For singer and songwriter Rachel Flotard, who hails from New Jersey, the hope part is always somewhere near her reach, and her arm is long enough to make sure Visqueen's potential is fulfilled. "I hope people like our record as much as we do," she answers. That hope should soon be realized as King Me, the band's self-released debut, comes out this week. First single, "Vaxxine," is already in regular rotation on KEXP, and KNDD not only added the song to its daily play list, but also invited Visqueen to perform their kick-ass power pop at a free, all-ages half-time show with the Donnas during last month's Super Bowl.

As an observer, that event (held at the Showbox) was a sight to behold simply because the audience, which included kids barely into their double digits, was noticeably falling (if it hadn't already fallen) in love with Visqueen. From the other side, the band saw the same thing. Says Flotard, "I actually saw the kids in the audience go from just watching to jumping around and singing. It was like this huge smile spreading."

From the get-go, Warnick, who sang in the Fastbacks for 23 years, was amazed at Flotard's ability to write artfully crafted power pop songs despite knowing next to nothing about the bands to whom her catchy tunes most resemble. I was getting astonished reports from Warnick, who claimed that each practice revealed a new Kinks song, a new Flop. "In the beginning, Kim would give me CDs to listen to, and tell me I'm going to love this or that because I wrote a song that sounds similar to it," explains Flotard, "and I had no idea who these bands were." "So you're a savant," I tell her, knowing by doing so Flotard will respond in the sharp-witted manner that is another one of her charms: "I like to think of myself as the Rainman of Pine Street," she answers proudly.
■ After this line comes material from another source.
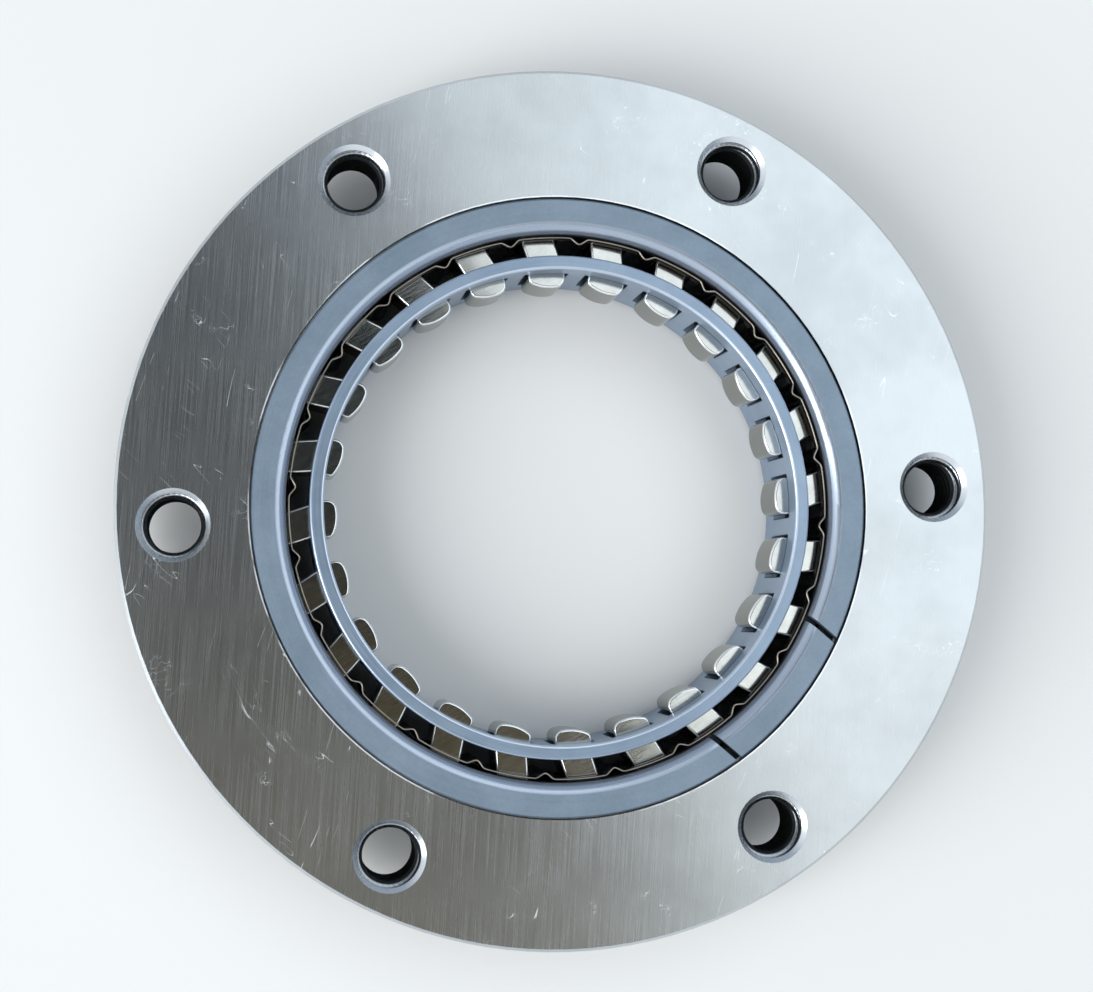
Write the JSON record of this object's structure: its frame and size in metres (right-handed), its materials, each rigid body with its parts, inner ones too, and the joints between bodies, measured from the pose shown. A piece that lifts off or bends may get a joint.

After we all stop laughing, she demurely attempts to provide a more serious explanation for her seemingly historically informed pop knowledge. "Sometimes it's embarrassing, because whenever I'm asked about musical history, and it doesn't have anything to do with Katrina and the Waves or something like that, I'm pretty clueless. It's just melody stuff, the kind that transcends every pop band." Warnick opines, "I think there truly are people who don't read Mojo or don't know trivia who can just pull things out of the air, and she's one of those rare people." Flotard again responds demurely, "It's not like I'm writing super-difficult stuff. You start with a guitar part, and for me it's this really beefy, hard guitar sound that I gravitate to most, and the singing just kind of went along with it."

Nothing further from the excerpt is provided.